Senior applications specialists will discuss how 3D models are being used to improve oncology, neuroscience and toxicology research programmes and present the latest research data.
TAP is presenting a lunchtime tutorial entitled: “Use of 3D cell culture in oncology research” which will be hosted by Dr Grant Cameron, TAP Biosystems’ RAFT Development Director in room 28a between 12.30-1.15pm on Monday January 20th.
The presentation will include details on how 3D cultures with tissue-like, physiologically relevant concentrations of cells and collagen are generated without using complex chemistry, cross linking agents or extended culture periods.
The talk will provide new data showing how cancer cell lines cultured with the RAFT system are used to generate dose response curves, as well as study cell signalling, target modulation and mitochondrial function. It will also focus on new data showing the use of human primary and iPSC hepatocytes with the RAFT system.

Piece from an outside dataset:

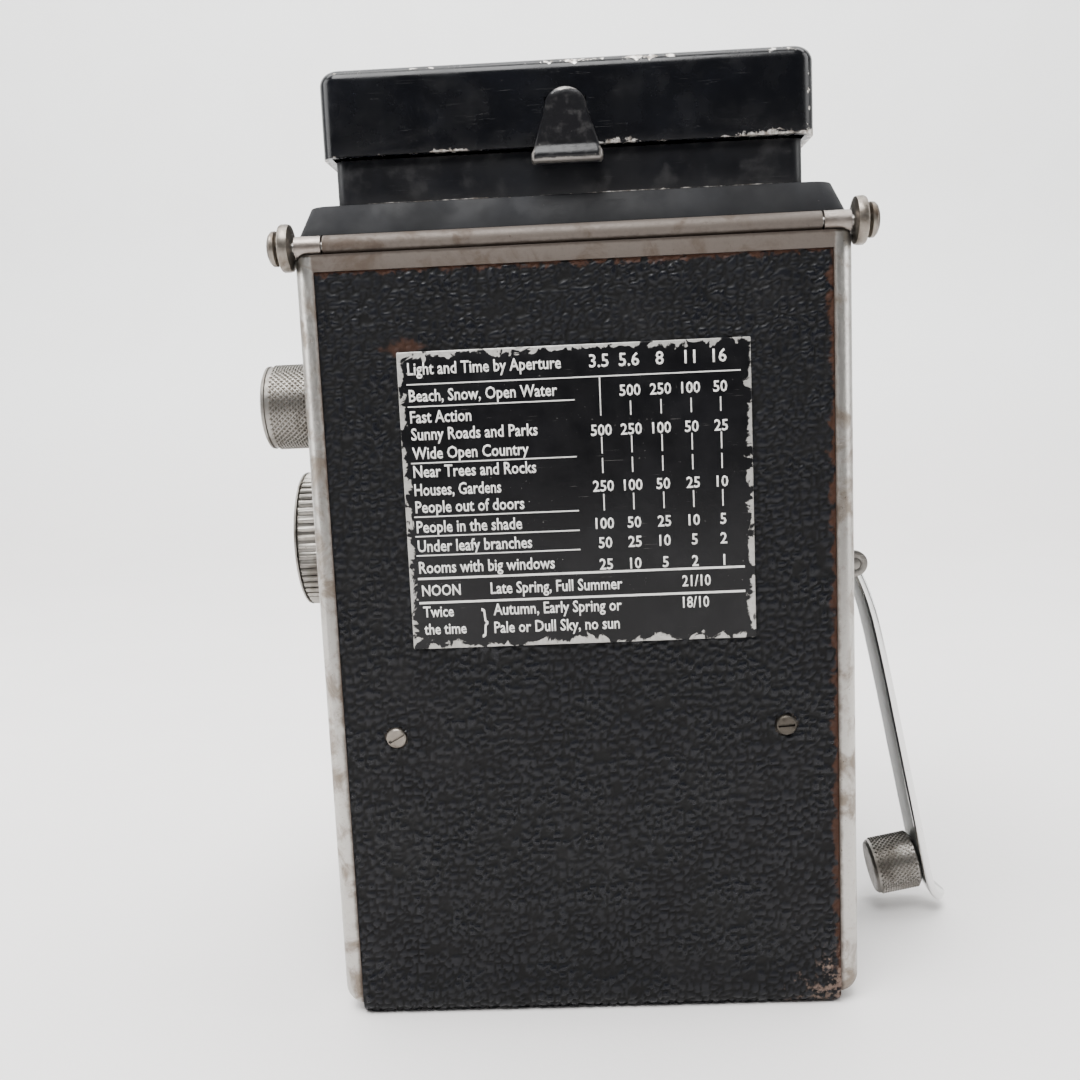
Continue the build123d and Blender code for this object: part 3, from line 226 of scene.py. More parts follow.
def leather_finish(name, shade, stained):
    hide = Finish(name)
    grain = hide.read("grain")
    height = hide.calc("ADD", grain, hide.calc("MULTIPLY", hide.cloud(0.35, 3.0), 0.25))
    # The creases get a far darker colour than the pebble tops: painted shade in the grain, on top of the dye.
    dye_and_crease_shade = hide.mix(hide.step(grain, 0.05, 0.85), (0.0012, 0.0012, 0.0014), shade)
    dye_and_crease_shade = hide.mix(hide.step(hide.cloud(14, 4.0), 0.52, 0.75, 0, 0.5), dye_and_crease_shade, (0.008, 0.0078, 0.0085))
    rubbed = hide.calc("MULTIPLY", hide.step(grain, 0.75, 1.0), hide.step(hide.cloud(5, 5.0), 0.56, 0.7))
    dye_and_crease_shade = hide.mix(hide.calc("MULTIPLY", rubbed, 0.3), dye_and_crease_shade, (0.03, 0.029, 0.029))
    if stained:
        low, high = in_mm("back_leather")
        x, z = hide.across("X"), hide.across("Z")
        side = hide.calc("SUBTRACT", x, low[0])
        top = hide.calc("SUBTRACT", high[2], z)
        ragged = hide.calc("MULTIPLY", hide.calc("SUBTRACT", hide.cloud(2.2, 6.0), 0.47), 5.0)
        rust = hide.step(hide.calc("SUBTRACT", side, ragged), 0.75, 0.1)
        rust = hide.calc("MAXIMUM", rust, hide.step(hide.calc("SUBTRACT", top, ragged), 0.55, -0.1))
        corner = hide.calc("ADD", side, hide.calc("SUBTRACT", z, 1.0))
        bare = hide.step(hide.calc("SUBTRACT", corner, hide.calc("MULTIPLY", ragged, 5.0)), 8.0, 3.5)
        table_high = in_mm("exposure_table")[1]
        beside = hide.calc("ABSOLUTE", hide.calc("SUBTRACT", x, table_high[0] - 1.0))
        above = hide.calc("ABSOLUTE", hide.calc("SUBTRACT", z, table_high[2] + 0.6))
        spot = hide.calc("ADD", hide.calc("MULTIPLY", beside, 0.5), above)
        rust = hide.calc("MAXIMUM", rust, hide.step(hide.calc("SUBTRACT", spot, ragged), 1.5, 0.7, 0, 0.8))
        dye_and_crease_shade = hide.mix(hide.calc("MULTIPLY", rust, 0.7), dye_and_crease_shade, (0.05, 0.019, 0.009))
        tan = hide.mix(hide.cloud(1.4, 5.0), (0.06, 0.025, 0.014), (0.22, 0.17, 0.14))
        dye_and_crease_shade = hide.mix(hide.calc("MULTIPLY", bare, hide.step(hide.cloud(0.9, 5.0), 0.46, 0.6)), dye_and_crease_shade, tan)
        rubbed = hide.calc("MAXIMUM", rubbed, hide.calc("MAXIMUM", rust, bare))
    polish = hide.step(grain, 0.15, 0.9, 0.6, 0.27)
    polish = hide.calc("ADD", polish, hide.step(hide.cloud(9, 5.0), 0.35, 0.75, -0.05, 0.1))
    return hide.done(dye_and_crease_shade, 0.0, hide.blend(rubbed, polish, 0.62), height, 0.05, **{"Specular IOR Level": 0.2})


shell_low = in_mm("back_shell")[0]
hide_low, hide_high = in_mm("back_leather")
REAR_FACE = hide_high[1] - 0.28
EDGE_ROUND = 2.5
straight = hide_high[2] - (shell_low[2] + 2.4)
round_run = EDGE_ROUND * pi / 2
FOOT_SWELL = 0.42


def on_back(across, down):
    x = hide_low[0] + 0.05 + across
    swell = min(1.0, max(0.0, (down - straight + 5.0) / 4.0))
    face_y = REAR_FACE + FOOT_SWELL * swell * swell * (3 - 2 * swell)
    if down <= straight:
        return (x, face_y, hide_high[2] - 0.05 - down), (0, 1, 0)
    angle = (down - straight) / EDGE_ROUND
    centre = (face_y - EDGE_ROUND, hide_high[2] - 0.05 - straight)
    return (x, centre[0] + EDGE_ROUND * cos(angle), centre[1] - EDGE_ROUND * sin(angle)), (0, cos(angle),
        -sin(angle))


screw_low, screw_high = in_mm("back_screws")
SCREW_AT = (screw_high[0] - 1.55, (screw_low[2] + screw_high[2]) / 2)


def clear_of_screws(x, y, z):
    return math.hypot(abs(x) - SCREW_AT[0], z - SCREW_AT[1]) > 1.45


hide_wide = hide_high[0] - hide_low[0] - 0.1
hide_tall = straight + round_run
back_hide = grained(
    "back_leather_grained", int(hide_wide / 0.33), int(hide_tall / 0.31), on_back,
    {"wide": hide_wide, "tall": hide_tall, "test": clear_of_screws, "turn": True}, 1.2, 0.34, 11,
)
BLUE_BLACK = (0.0048, 0.0053, 0.0075)
fit("back_leather_grained", back_hide, ["back_leather"],
    leather_finish("back_hide", BLUE_BLACK, True), 180)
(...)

Spaces at this tutorial are limited and researchers wanting to attend should click the link http://www.tapbiosystems.com/RAFT_webinar/SLAStutorial.asp to register.
Also on Monday January 20th there will be a podium presentation from 3.00-3.30pm by Dr Rosemary Drake, TAP Biosystems’ Chief Scientific Officer as part of the scaling up microfluidics diagnostics session.
Entitled “Collagen Engineering for Simple, Consistent Production of Complex Model Tissues for Drug Discovery - Stem Cell Niche in a Dish”, it will show how the RAFT process generates defined, spatial assembly of cells and extracellular matrix simply and consistently, and will discuss the importance and influence of the microenvironment on cell behaviour, including iPSC. It will describe engineering the stem cell niche of the cornea, by creating topography in a rapid one step process. It will also discuss methods and tools for aligning the collagen matrix and cells to produce more realistic neural system models and will illustrate the wide applicability of RAFT 3D cell cultures across drug discovery research and screening.
Dr Grant Cameron, TAP Biosystems’ RAFT Development Director commented: “3D cell culture permits more complex systems to be studied and provides greater insights into complex cellular interactions and more physiologically relevant data than conventional 2D systems. Our presentations at SLAS explain how RAFT generated 3D constructs with simple or complex topography can be rapidly produced in standard plates at a scale appropriate for drug discovery. Researchers looking to incorporate reproducible 3D cell cultures into their oncology or toxicology cell-based screening programmes for example, should attend our presentations at SLAS or come and see the simple to use, RAFT system in action on Booth 520.”